21 Haziran 2009 Pazar

An uneasy alliance: Nietzsche, Cioran, Heidegger

What Cioran offers us, even if he would never use this term, is the immanence of death against every image of life and givenness. Death is not, Cioran insists, an end, a goal, a limit, a gate, a horizon. Death as such cannot be the object of the will; and although he will often speak of the “thought of death”, more perspicuously we might instead say that it is the thinking of death that raises the intensity of an individual existence to the level of the impersonal “there is”. Suffering, of course, individuates (for in suffering I imagine that no one else has suffered before me: “I am absolutely persuaded that I am nothing in this universe; yet I feel that mine is the only existence”), but only to expose the myth of the given: that although thinking is the activity of the (reflective, existential) ‘I’, this ‘I’ is the product of a tremendous and terrible work, i.e., the work of death under the illusion of life.
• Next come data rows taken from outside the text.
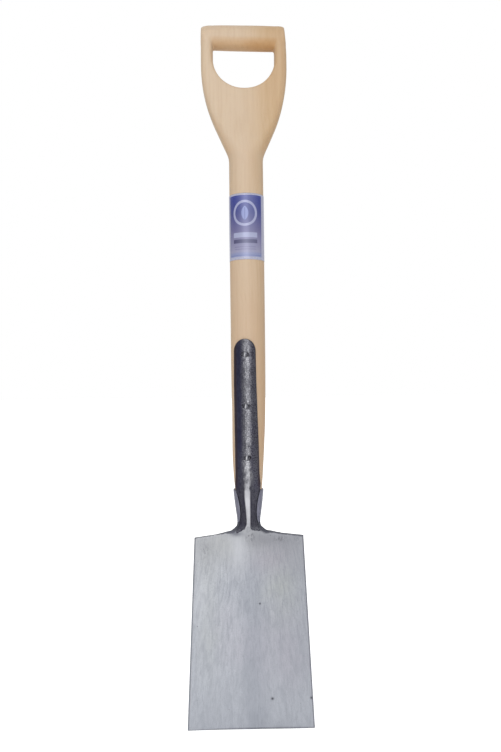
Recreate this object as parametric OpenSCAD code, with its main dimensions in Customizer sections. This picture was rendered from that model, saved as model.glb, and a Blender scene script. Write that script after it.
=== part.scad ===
// Garden spade with a one-piece wooden D-grip handle held between two forged straps.
// Millimetres. +Z runs up the shaft's centre line and the spade's front faces -Y.
// The origin is on that centre line, level with the cutting edge.

/* [Blade] */
// Width of the blade across its shoulders
blade_top_w = 155; // [140:1:170]
// Width of the blade at its cutting edge
blade_edge_w = 179; // [170:1:200]
// Height of the shoulder corners above the cutting edge
blade_h = 268; // [240:1:290]
// Height of the neck's root, where the shoulders meet it
neck_root_z = 283; // [280:1:286]
// Thickness of the plate just below the neck
plate_top_t = 3; // [2.4:0.1:4]
// Thickness of the plate above the ground edge
plate_low_t = 1.8; // [1.4:0.1:2.4]
// Thickness left at the cutting edge
edge_t = 0.9; // [0.6:0.1:1.2]
// Height of the ground bevel behind the cutting edge
bevel_h = 7; // [4:1:12]
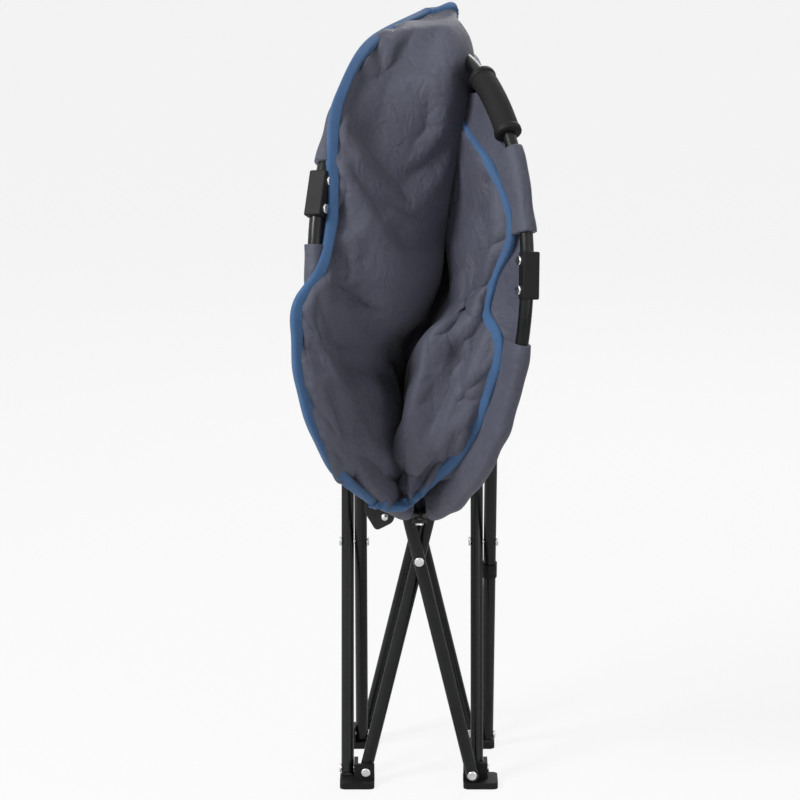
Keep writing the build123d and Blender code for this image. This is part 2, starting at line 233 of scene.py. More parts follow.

Or, to put it in more Nietzschean terms, the ‘I’ is nothing other than the appearance of appearance, i.e., a pure phenomenon. ‘I’ can never be given to exist nor do I give myself to exist—for in neither case can we explain the simultaneous individuality of suffering and the anonymity of death. There can never be such a thing as “my” death (strictly speaking, this is also true of the treatment of death in Being and Time); the referent of this term is always not-I, an other. My death is always the death of an other and another’s death is always mine—but without any relation (coincidence, reduction, substitution) between the two. It is this non-relation that constructs the illusion of life.